Film Review: The Old Oak (2024)
English director Ken Loach has had a long and successful career as an understated rabble-rouser. A constant thorn in the side of British censors and those who would exploit or take advantage of the working people everywhere, Loach has never sugarcoated his socialist values nor shied away from controversy. His films, which often examine and celebrate the lives of England’s economic underclass – the workers, the immigrants, and the forgotten – are a masterclass in character development and the relationships that form between struggling people.
The Old Oak, the veteran director’s newest (and rumored final) film, carries on this tradition by offering an insightful look at a single neighborhood in County Durham rocked by misplaced anger and generations-old prejudice. And true to form, you can bet that Loach will grab onto your heartstrings and pull with all his might, possibly for the last time.
Narratively speaking, The Old Oak is not a complicated film, but Loach has a way of taking this rather simple story of a district in decline and injecting it with so much humanity that it feels as if it will burst at the seams at any moment. Ostensibly the story of how aggrieved residents react to a wave of Syrian refugees moving into the increasingly vacant houses on their street, The Old Oak is much more than a familiar tale of intolerance. At every turn, Loach is careful not to paint his townspeople as outright racists, but instead as fed-up working-class folks who haven’t quite figured out that the outrage welling up inside them is aimed entirely at the wrong target.
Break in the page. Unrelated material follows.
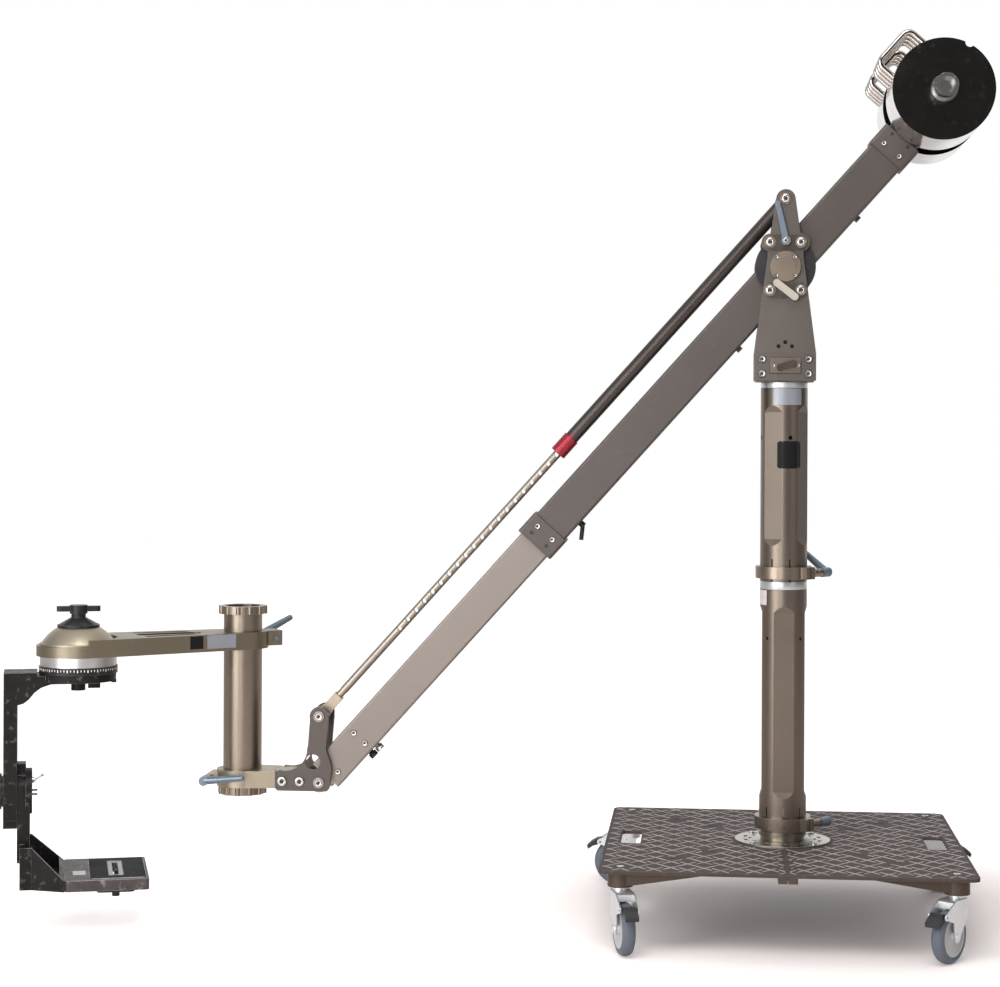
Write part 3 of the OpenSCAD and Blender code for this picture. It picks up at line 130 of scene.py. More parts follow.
class MeshMaker:
    """Builds meshes from rings of points and turns them into pieces."""

    HEAD_STEPS = 36

    def __init__(self) -> None:
        """Starts with an empty mesh."""
        self.bm = bmesh.new()

    def ring(self, points: Iterable[Sequence[float]], place: Matrix = HERE) -> Verts:
        """Adds a row of points that are given in a frame."""
        return [self.bm.verts.new(place @ Vector(point)) for point in points]

    def loft(self, rings: list[Verts], closed: bool = False, capped: bool = True) -> None:
        """Joins rings of as many points by strips of faces.

        Args:
            rings: The rings, in order.
            closed: Whether the last ring joins the first one again.
            capped: Whether the first and the last ring are filled.
        """
        for low, high in zip(rings, rings[1:] + (rings[:1] if closed else [])):
            for k in range(len(low)):
                after = (k + 1) % len(low)
                self.bm.faces.new((low[k], low[after], high[after], high[k]))
        if capped and not closed:
            self.bm.faces.new(list(reversed(rings[0])))
            self.bm.faces.new(rings[-1])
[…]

Told through the budding friendship between pub owner TJ (a fantastically nuanced and emotional Dave Turner) and Yara, the straightforward de facto spokesperson of the growing refugee population (played with purpose by Ebla Mari), The Old Oak continuously surprises with tender turns of growth and realization. When tensions begin to mount, TJ refuses some of the louder locals (some of whom he’s known since childhood) the use using his pub to have a meeting about the refugee “problem,” and a well-defined rift begins to form in the once-prosperous mining town. Things escalate when TJ instead opens his pub for use as a place to feed the neighborhood’s hungry children, many of whom are impoverished lifelong residents.
What’s interesting, and what Loach so expertly conveys, is that those most irked by TJ’s perceived betrayal seemingly have no concept that the slump their lives and incomes have been in began long before a single refugee showed up. Instead of blaming the real culprits for the mine closures that led to the decline in wages, property values, and quality of life (i.e., the capitalist mine owners and landlords whose unsustainable profit motive outweighs any sense of human dignity), they blame the newcomers.
But this is largely a ruse on their part, and an excuse for heated vitriol. The truth is that the outraged locals aren’t stupid. They know exactly who’s to blame for their situation – they’re just afraid to admit that they were duped and that the company they gave their lives to abandoned them the moment they were no longer profitable. It’s this unspoken realization that, more than anything, drives The Old Oak: sometimes it’s just easier to hate than to acknowledge you’ve been played the fool or that your “traditional” values are no longer acceptable.
Through a series of generous acts of kindness, as well as ones of pure spite, Loach offers us a glimpse of forgiveness and understanding that mainstream cinema often has trouble conveying with any real sense of accuracy or feeling. The Old Oak is full of big emotions – good and bad alike – but ultimately it’s the people’s compassion towards one another that wins the day. Once again, Loach proves that he is a true ally of the working class and a sincerely principled artist. If only more directors would have the courage to live up to the high standards he sets, moviedom could have a much bigger upward punch.